* _Information shown_
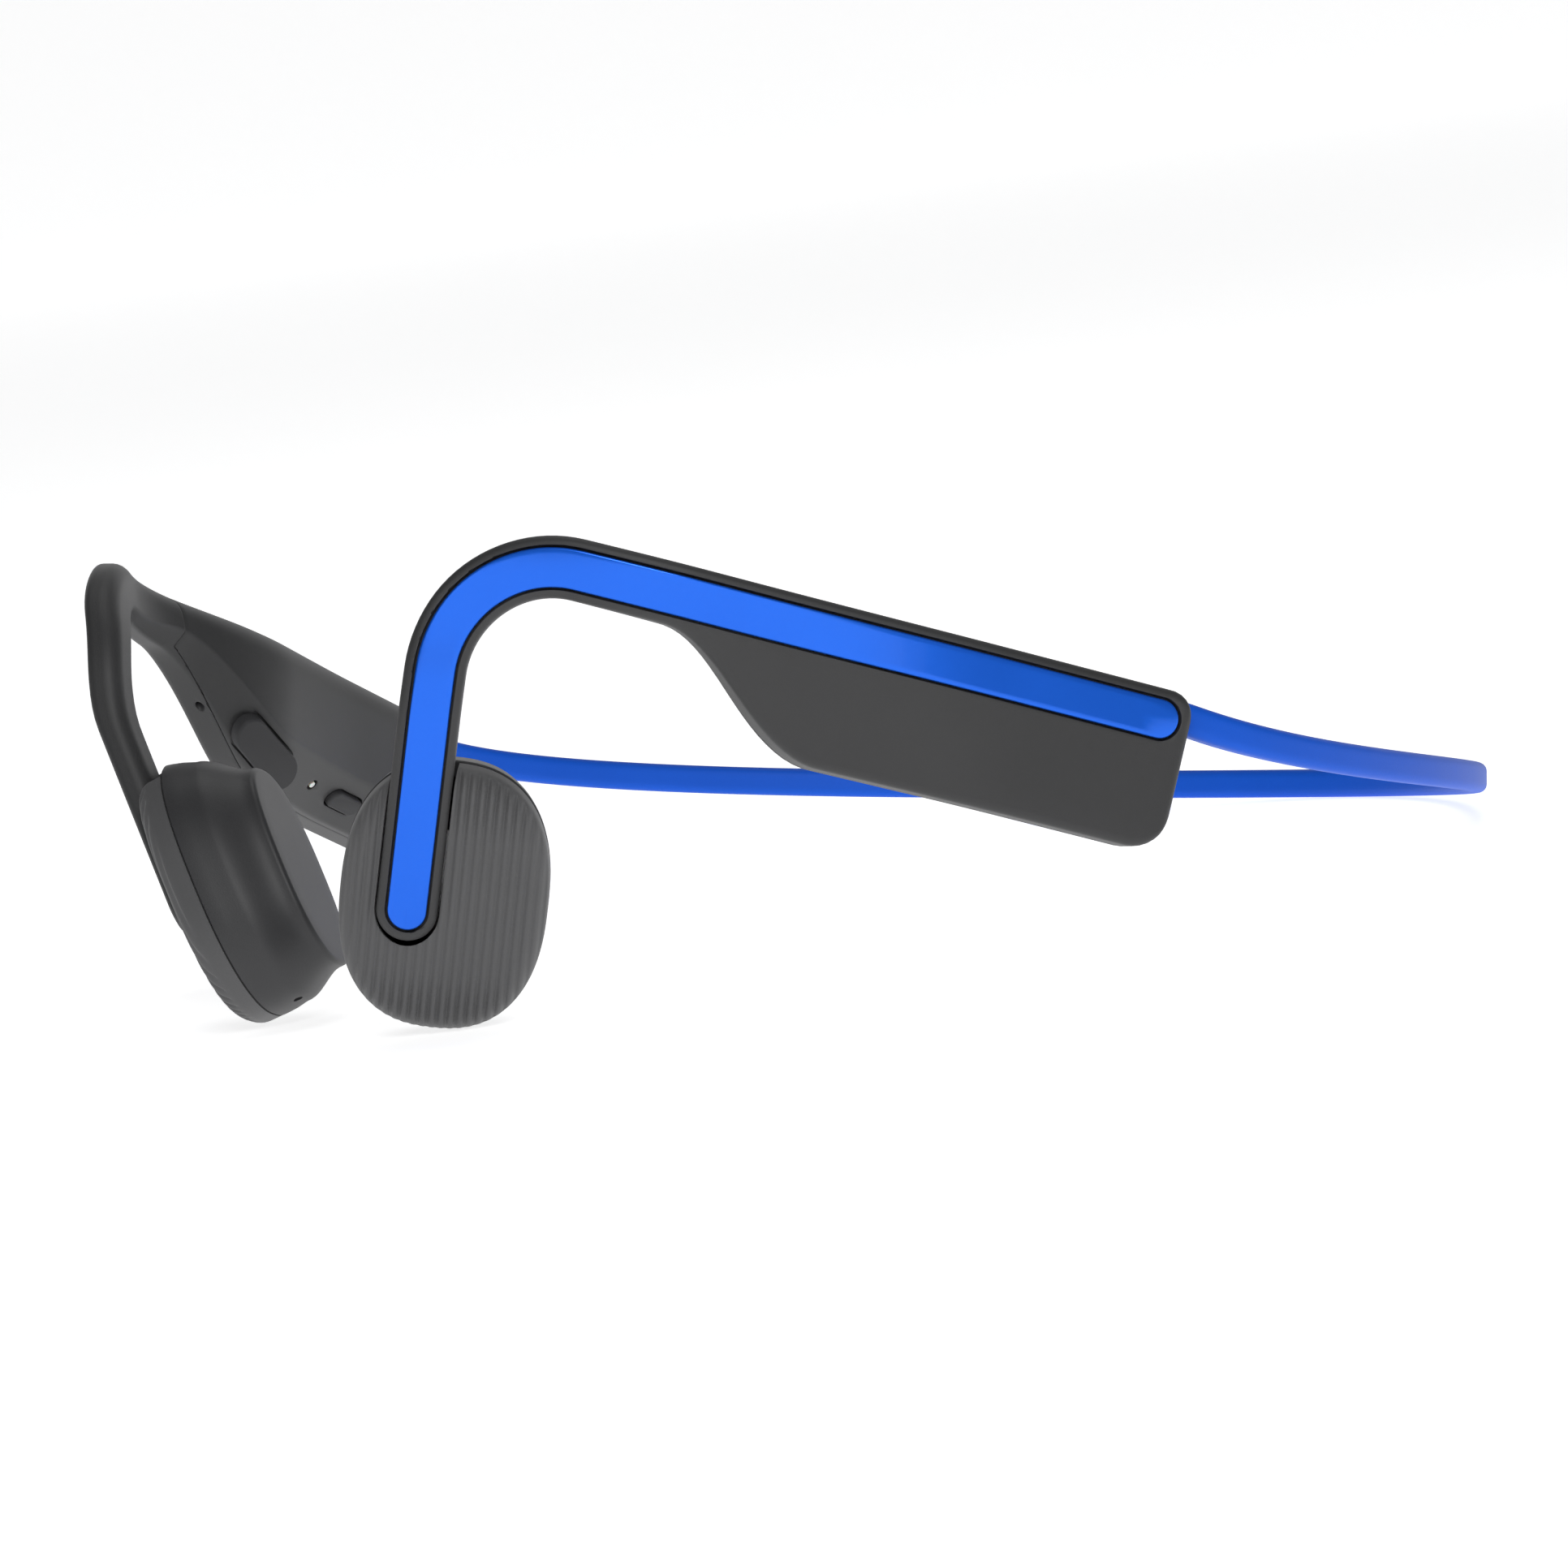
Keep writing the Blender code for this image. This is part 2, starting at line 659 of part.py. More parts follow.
SWITCH_AT = (3.7, -5.0)
POD_MIC_AT = (-1.0, -7.0)
for label, side in SIDES.items():
    cap = combine(
        loft(
            [
                pod_ring(-POD_SKIRT, 0.15),
                pod_ring(-POD_SKIRT + 0.6, 0.0),
                pod_ring(-POD_FACE - 0.8, 0.0),
                pod_ring(-POD_FACE - 0.25, 0.3),
                pod_ring(-POD_FACE, 1.0),
            ]
        ),
        ("DIFFERENCE", loft([pod_ring(-POD_SKIRT - 1.0, 1.2), pod_ring(-POD_FACE - 1.2, 1.2)])),
        ("DIFFERENCE", rib_grooves()),
    )
    if side > 0:
        x, y = SWITCH_AT
        cap = combine(
            cap,
            ("UNION", block((x - 1.2, y - 1.2, -3.3), (x + 1.2, y + 1.2, -POD_FACE - 0.8))),
        )
    cap = combine(pod_piece(cap), ("DIFFERENCE", leg_room(0.35, -14.0, 4.0)))
    centre = on_pod((0.0, 0.0, -POD_FACE))
    if side > 0:
        finish("left_multifunction_button", cap, "pod", side, centre)
    else:
        finish("right_pod_cap", cap, "pod", side)
    depth = POD_BACK - POD_RIM
    shell = combine(
        loft(
            [
                pod_ring(-POD_BACK, POD_TAPER),
                pod_ring(-POD_BACK + 0.35, POD_TAPER - 0.6),
                pod_ring(-POD_BACK + 1.3, POD_TAPER - 1.1),
                pod_ring(-POD_RIM - 0.35 * depth, 0.55),
                pod_ring(-POD_RIM, 0.0),
            ]
        ),
        (
            "DIFFERENCE",
            loft(
                [
                    pod_ring(-POD_BACK + 1.2, POD_TAPER),
                    pod_ring(-POD_RIM - 0.35 * depth, 1.9),
                    pod_ring(-POD_RIM + 1.0, 1.3),
                ]
            ),
        ),
    )
    if side < 0:
        x, z = POD_MIC_AT
        hole = turned((0.0, 0.0), (MIC_HOLE / 2,) * 2, (0.0, 5.0), 10)
        hole = moved(hole, lambda point: (x + point[0], -POD_HEIGHT / 2 - 2.0 + point[2], z - point[1]))
        bmesh.ops.recalc_face_normals(hole, faces=hole.faces)
        shell = combine(shell, ("DIFFERENCE", hole))
    finish(label + "_pod_shell", pod_piece(shell), "pod", side)

    middle = (0.0, 0.0)
    yoke = turned(
        middle,
        (MOTOR_RADIUS, MOTOR_RADIUS, MOTOR_RADIUS - 0.7, MOTOR_RADIUS - 0.7),
        (-5.2, -8.4, -8.4, -6.0),
    )
    finish(label + "_transducer_yoke", pod_piece(yoke), "steel", side)
    magnet = turned(middle, (MOTOR_RADIUS - 2.0,) * 2, (-8.3, -6.3))
    finish(label + "_transducer_magnet", pod_piece(magnet), "magnet", side)
    coil = round_ring(middle, MOTOR_RADIUS - 1.6, MOTOR_RADIUS - 1.05, -9.0, -6.8)
    finish(label + "_voice_coil", pod_piece(coil), "copper", side)
    spring = round_ring(middle, 2.0, MOTOR_RADIUS - 0.1, -9.7, -9.4)
    finish(label + "_spring_plate", pod_piece(spring), "steel", side)

x, y = SWITCH_AT
switch = combine(
    block((x - 2.2, y - 2.2, -4.8), (x + 2.2, y + 2.2, -4.2)),
    ("UNION", turned((x, y), (1.3, 1.3, 0.9), (-4.5, -3.9, -3.65), 12)),
)
finish("left_dome_switch", pod_piece(switch), "board")
x, z = POD_MIC_AT
mic = block((x - 1.0, -POD_HEIGHT / 2 + 2.1, z - 1.0), (x + 1.0, -POD_HEIGHT / 2 + 2.9, z + 1.0))
finish("right_pod_microphone", pod_piece(mic), "steel", -1.0)


# ---------------------------------------------------------------- inside the housings
def housing_block(name, low, high, material, side):
    """A box inside the housing, as run, height and depth below the outer face."""
    bm = block((REAR + low[0], low[1], low[2]), (REAR + high[0], high[1], high[2]))
    finish(name, moved(bm, on_hook), material, side, rounded=False)


housing_block("left_battery", (27.5, -7.6, -6.2), (HOUSING_RUN - 8.5, 0.9, -2.3), "battery", 1.0)
housing_block("left_charge_board", (HOUSING_RUN - 7.8, -6.4, -4.0),
              (HOUSING_RUN - 2.3, -1.9, -3.2), "board", 1.0)
housing_block("right_main_board", (27.5, -3.0, -4.6), (HOUSING_RUN - 4.6, 0.9, -3.8),
              "board", -1.0)
housing_block("right_shield_can", (31.0, -2.7, -3.5), (43.0, 0.6, -2.3), "steel", -1.0)


port_place = on_bevel(PORT_AT, PORT_LOWER)
port = combine(
    oval(port_place, PORT_AT, PORT_LENGTH, PORT_HEIGHT, COVER_THICK + 0.9, 4.0),
    ("DIFFERENCE", oval(port_place, PORT_AT, PORT_LENGTH - 0.7, PORT_HEIGHT - 0.7, 0.0, 3.6)),
    ("UNION", flank_block(port_place, PORT_AT, (-3.3, -0.35, 2.2), (3.3, 0.35, 3.8))),
)
finish("right_charging_port", moved(port, on_hook), "steel", -1.0)
cover = combine(
    oval(port_place, PORT_AT, COVER_LENGTH, COVER_HEIGHT, -0.35, COVER_THICK),
    ("UNION", oval(port_place, PORT_AT, PORT_LENGTH - 1.5, PORT_HEIGHT - 1.5, 0.3, 1.9)),
)
cover_hinge = on_hook(port_place((PORT_AT - COVER_LENGTH / 2, 0.0, 0.0)))
finish("right_port_cover", moved(cover, on_hook), "rubber", -1.0, cover_hinge)
for key_name, at in (("right_volume_up", VOLUME_UP_AT), ("right_volume_down", VOLUME_DOWN_AT)):
    place = on_bevel(at)
    key = combine(
        oval(place, at, KEY_LENGTH, KEY_HEIGHT, -0.5, 1.9),
        ("UNION", oval(place, at, KEY_LENGTH + 1.0, KEY_HEIGHT + 0.9, 1.75, 2.3)),
    )
    finish(key_name, moved(key, on_hook), "rubber", -1.0, on_hook(place((at, 0.0, 0.0))))
    contact = flank_block(place, at, (-1.5, -0.8, 2.75), (1.5, 0.8, 3.6))
    finish(key_name + "_switch", moved(contact, on_hook), "steel", -1.0)
light = oval(on_bevel(LIGHT_AT), LIGHT_AT, 0.7, 0.6999, 0.0, 2.9)
finish("right_light_pipe", moved(light, on_hook), "diffuser", -1.0)
mic = flank_block(on_underside(MIC_AT), MIC_AT, (-1.0, -0.3, 1.75), (1.0, 1.0, 2.5))
finish("right_microphone", moved(mic, on_hook), "steel", -1.0)


# ---------------------------------------------------------------- neckband
def band_path():
    """Centre points of the whole band from the left housing round to the right one."""
    start = on_hook((REAR + HOUSING_RUN, BAND_RISE_ABOVE_STRIP, -BAND_DEPTH_IN_HOUSING))
    heading = math.radians(HEADING_REAR)
    lead = start[:2] + BAND_LEAD * np.array([math.sin(heading), math.cos(heading)])
    corners = [start[:2], lead, np.array([BAND_BACK, BAND_REACH]), np.array([0.0, BAND_REACH])]
    inside = [
        on_hook((REAR + HOUSING_RUN - back, BAND_RISE_ABOVE_STRIP, -BAND_DEPTH_IN_HOUSING))
        for back in (3.0, 0.6)
    ]
    half = []
    for t in np.linspace(0.0, 1.0, 22)[1:]:
        a, b, c, d = ((1 - t) ** 3, 3 * t * (1 - t) ** 2, 3 * t * t * (1 - t), t ** 3)
        plan = a * corners[0] + b * corners[1] + c * corners[2] + d * corners[3]
        height = BAND_LOW + (start[2] - BAND_LOW) * (1 - t) ** 4.3
        half.append(np.array([plan[0], plan[1], height]))
    left = inside + half
    return left + [p * (-1.0, 1.0, 1.0) for p in left[-2::-1]]


BAND = band_path()


def band_ring(k, outline, lift=0.0):
    """A section of the band at its k-th point; outline is in (outward, up) pairs."""
    ahead = BAND[min(k + 1, len(BAND) - 1)] - BAND[max(k - 1, 0)]
    ahead = ahead / np.linalg.norm(ahead)
    out = np.array([ahead[1], -ahead[0], 0.0])
    out = out / np.linalg.norm(out)
    up = np.cross(out, ahead)
    return [BAND[k] + x * out + (z + lift) * up for x, z in outline]


def band_thickness(k):
    """Half the band's thickness: fuller where it leaves the housings."""
    from_end = min(k, len(BAND) - 1 - k)
    return (BAND_THICK + (BAND_THICK_END - BAND_THICK) * (1 - float(smooth(from_end / 6)))) / 2


def band_outline(half_x, half_z, corner):
    ring = []
    for sx, sz in ((1, 1), (-1, 1), (-1, -1), (1, -1)):
        pair = [(sx * half_x, sz * (half_z - corner)), (sx * (half_x - corner), sz * half_z)]
        ring += pair if sx * sz > 0 else pair[::-1]
    return ring


count = len(BAND)
sleeve = tube(
    [band_ring(k, band_outline(band_thickness(k), BAND_HEIGHT / 2, 0.45)) for k in range(count)],
    [band_ring(k, band_outline(0.65, BAND_HEIGHT / 2 - 0.3, 0.25)) for k in range(count)],
)
finish("neckband_sleeve", sleeve, "satin_blue")
square = [(0.3, 0.3), (-0.3, 0.3), (-0.3, -0.3), (0.3, -0.3)]
core = loft([band_ring(k, square, 0.5) for k in range(count)])
finish("neckband_wire", core, "titanium")
thin = [(x * 0.8, z * 0.8) for x, z in square]
cable = loft([band_ring(k, thin, -0.55) for k in range(count)])
finish("neckband_cable", cable, "cable")


# ---------------------------------------------------------------- resting position
def points_of(objects):
    return np.array([tuple(v.co + o.location) for o in objects for v in o.data.vertices])


everything = points_of(PARTS)
front = everything[everything[:, 1] < 0.0]
back = everything[everything[:, 1] > 0.0]


def tilt_error(angle):
    """How much lower the front's lowest point is than the back's, after tilting."""
    s, c = math.sin(angle), math.cos(angle)
    return (front[:, 1] * s + front[:, 2] * c).min() - (back[:, 1] * s + back[:, 2] * c).min()


low_angle, high_angle = math.radians(-40), math.radians(20)
for _ in range(50):
    mid_angle = (low_angle + high_angle) / 2
    if tilt_error(mid_angle) < 0:
        high_angle = mid_angle
    else:
        low_angle = mid_angle
turn = Matrix.Rotation(mid_angle, 4, "X")
rested = everything @ np.array(turn.to_3x3()).T
low_corner, high_corner = rested.min(axis=0), rested.max(axis=0)
shift = Vector(
    (
        -(low_corner[0] + high_corner[0]) / 2,
        -(low_corner[1] + high_corner[1]) / 2,
        -low_corner[2],
    )
)
rest_frame.matrix_world = Matrix.Translation(shift) @ turn
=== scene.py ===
import math

import bmesh
import bpy
import numpy as np
from mathutils import Matrix, Vector


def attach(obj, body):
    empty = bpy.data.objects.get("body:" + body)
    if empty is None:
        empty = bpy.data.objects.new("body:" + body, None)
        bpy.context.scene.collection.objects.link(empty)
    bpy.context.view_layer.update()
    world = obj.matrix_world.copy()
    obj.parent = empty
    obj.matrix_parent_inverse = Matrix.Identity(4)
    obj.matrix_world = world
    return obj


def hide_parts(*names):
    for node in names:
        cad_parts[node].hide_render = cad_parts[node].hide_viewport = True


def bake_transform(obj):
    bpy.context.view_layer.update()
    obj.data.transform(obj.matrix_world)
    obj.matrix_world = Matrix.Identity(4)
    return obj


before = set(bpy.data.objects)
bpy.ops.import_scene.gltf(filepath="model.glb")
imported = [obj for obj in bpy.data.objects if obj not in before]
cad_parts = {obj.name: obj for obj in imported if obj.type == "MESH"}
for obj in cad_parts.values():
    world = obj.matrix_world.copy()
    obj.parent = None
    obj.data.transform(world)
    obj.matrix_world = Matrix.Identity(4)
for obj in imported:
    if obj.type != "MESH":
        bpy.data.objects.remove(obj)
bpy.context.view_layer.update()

# ------------------------------------------------------------------ outer shells
# Each side's ear hook and outer housing half is one moulding in glass-filled nylon with a
# soft-touch paint. It is drawn straight along the trim strip's middle line, in millimetres,
# as (along, across, outward), then bent to the wearing shape and laid on the table.
SIDES = {"left": 1.0, "right": -1.0}
REST_TILT = -0.17440558577200650
REST_SHIFT = np.array([0.0, -7.730436976999, 5.674181040376])
LEG_X, LEG_Y = 28.96, -66.74
HEADING_FRONT, HEADING_REAR = 39.98, 23.9
TURN_START, TURN_END = 10.0, 34.0
LEAN, LEAN_TOP = 24.9, 26.0
LEAN_START, LEAN_END = 12.0, 56.0
HOOK_TUCK = 2.4
TUCK_START, TUCK_END = 4.0, 28.0
TUCK_LOW, TUCK_HIGH = 13.0, 24.0
LEG_ANGLE, REAR_SLOPE = math.radians(81.3), math.radians(-13.6)
LEG_LENGTH, HOOK_RADIUS = 21.44, 10.5
LEG_FOOT = (0.30, -3.61)
REAR = LEG_LENGTH + HOOK_RADIUS * (LEG_ANGLE - REAR_SLOPE)
HOUSING_RUN = 57.3
EDGE_ABOVE, EDGE_BELOW = 2.8, 2.65
HOUSING_DROP, DROP_START, DROP_END = 11.65, 8.6, 25.6
HOOK_THICK, HOUSING_THICK, THICKEN_END = 3.2, 8.8, 26.0
HOOK_BEVEL, BEVEL_DROP, BEVEL_DEPTH = 1.2, 4.0, 4.4
OUTER_ROUND, INNER_ROUND, HOUSING_ROUND = 0.8, 1.5, 3.4
END_ROUND_TOP, END_ROUND_LOW = 2.3, 3.4
SEAM_DEPTH, SEAM_GAP, COVER_START = 3.4, 0.05, 10.0
WALL, CAVITY_TOP, CAVITY_START = 1.4, 1.9, 12.5
STRIP_WIDTH, STRIP_END, CHANNEL_DEPTH, CHANNEL_GAP = 3.5, 54.3, 1.0, 0.22


def smooth(x):
    x = np.clip(x, 0.0, 1.0)
    return x * x * (3.0 - 2.0 * x)


GUIDE_U = np.linspace(-40.0, 160.0, 2001)
GUIDE_HEADING = np.radians(
    HEADING_FRONT
    + (HEADING_REAR - HEADING_FRONT) * smooth((GUIDE_U - TURN_START) / (TURN_END - TURN_START))
)


def running_sum(values):
    step = GUIDE_U[1] - GUIDE_U[0]
    total = np.concatenate([[0.0], np.cumsum((values[1:] + values[:-1]) / 2 * step)])
    return total - np.interp(0.0, GUIDE_U, total)


GUIDE_X = LEG_X + running_sum(np.sin(GUIDE_HEADING))
GUIDE_Y = LEG_Y + running_sum(np.cos(GUIDE_HEADING))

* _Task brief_
Lines containing the word "values" must all be returned from the material above.

* _Response below_
for obj in cad_parts.values():
def running_sum(values):
    total = np.concatenate([[0.0], np.cumsum((values[1:] + values[:-1]) / 2 * step)])